The U.S. Supreme Court has agreed to hear a case that will decide whether a job applicant must specifically request an accommodation before an employer can be held liable for having a dress code that prohibits religious attire or grooming practices.
The case involves a young Muslim woman who was denied a job at an Abercrombie & Fitch Co. clothing store because she wears a hijab—the head scarf many Muslim women believe their faith requires.
Samantha Elauf was 17 years old in 2008 when she applied for a sales job at an Abercrombie & Fitch store in Tulsa, Okla. She wore a hijab to a job interview but did not specifically say that she wanted a religious accommodation allowing her to wear a scarf on the job. Abercrombie & Fitch declined to hire Elauf because wearing a hijab violated a “look policy” the chain requires sales staff to follow.
The EEOC sued on Elauf’s behalf. In July 2011, a federal district judge ruled that Abercrombie & Fitch had violated Title VII of the Civil Rights Act by failing to accommodate Elauf when it refused to make an exception to its dress code.

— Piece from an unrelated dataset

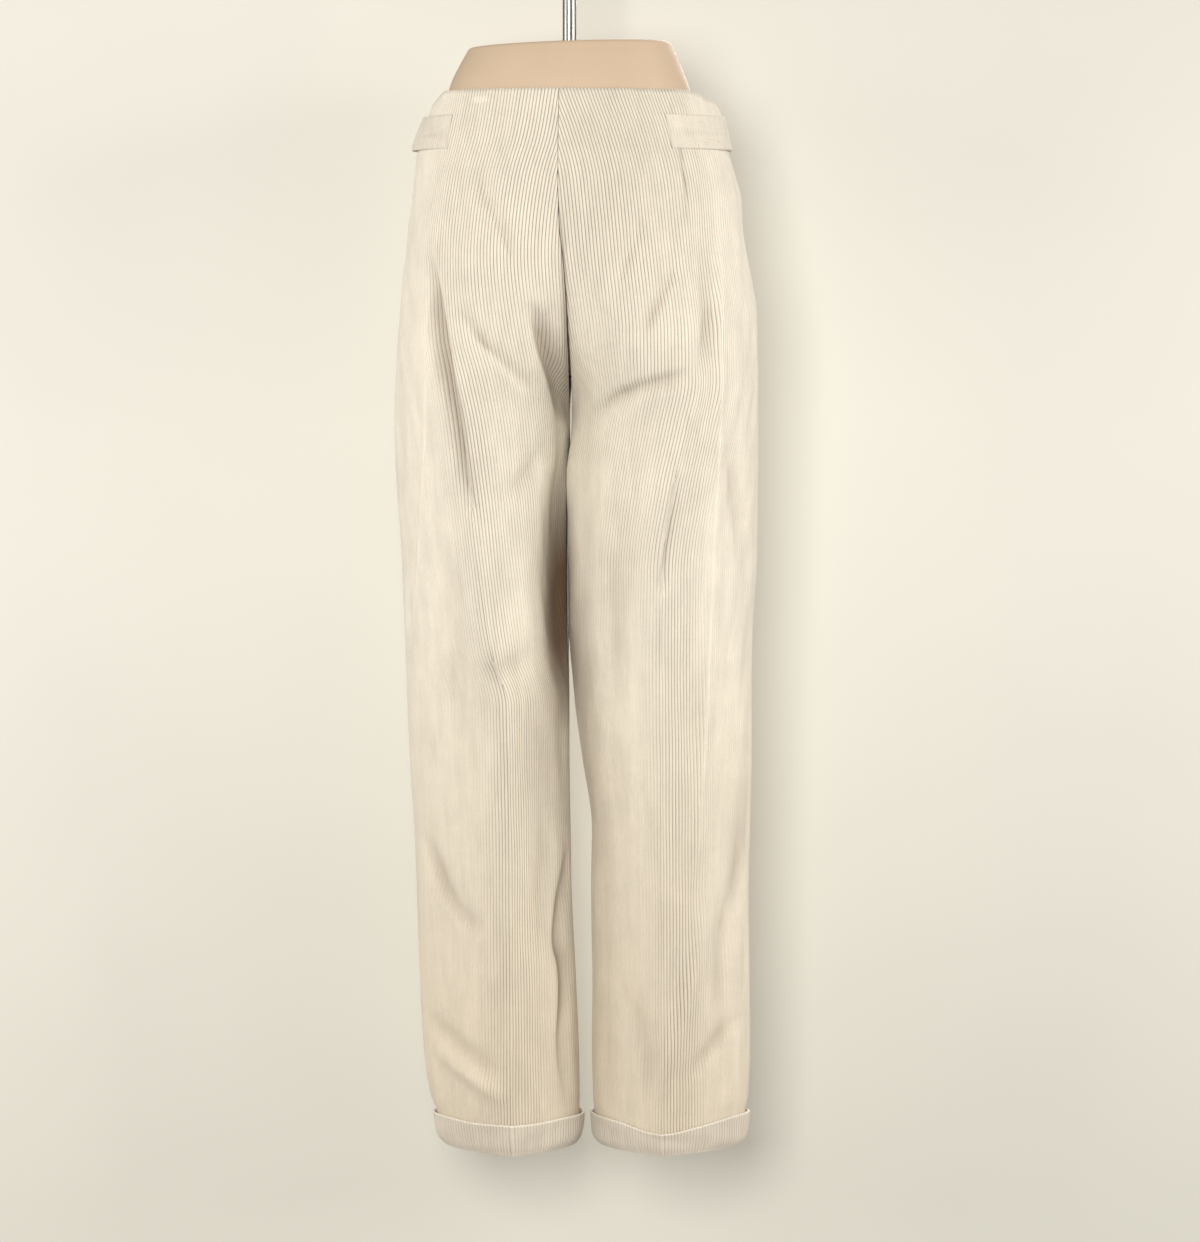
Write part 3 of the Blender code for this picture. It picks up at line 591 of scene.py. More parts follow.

In October 2013, the 10th Circuit Court of Appeals in Denver overturned that ruling, setting up the EEOC’s Supreme Court challenge. The key question the Supreme Court will consider is not whether Abercrombie & Fitch discriminated against Elauf, but whether job applicants and employees must explicitly tell an employer that they seek accommodation of garb or grooming practices that are religious in nature.
There is no word yet on when the Supreme Court will hear EEOC v. Abercrombie & Fitch Stores, Inc., although a decision is expected by June.
In response to several recent lawsuits accusing employers of discrimination for refusing to accommodate certain kinds of religious dress or grooming, the EEOC in March issued new informal guidance outlining its views on religious accommodation.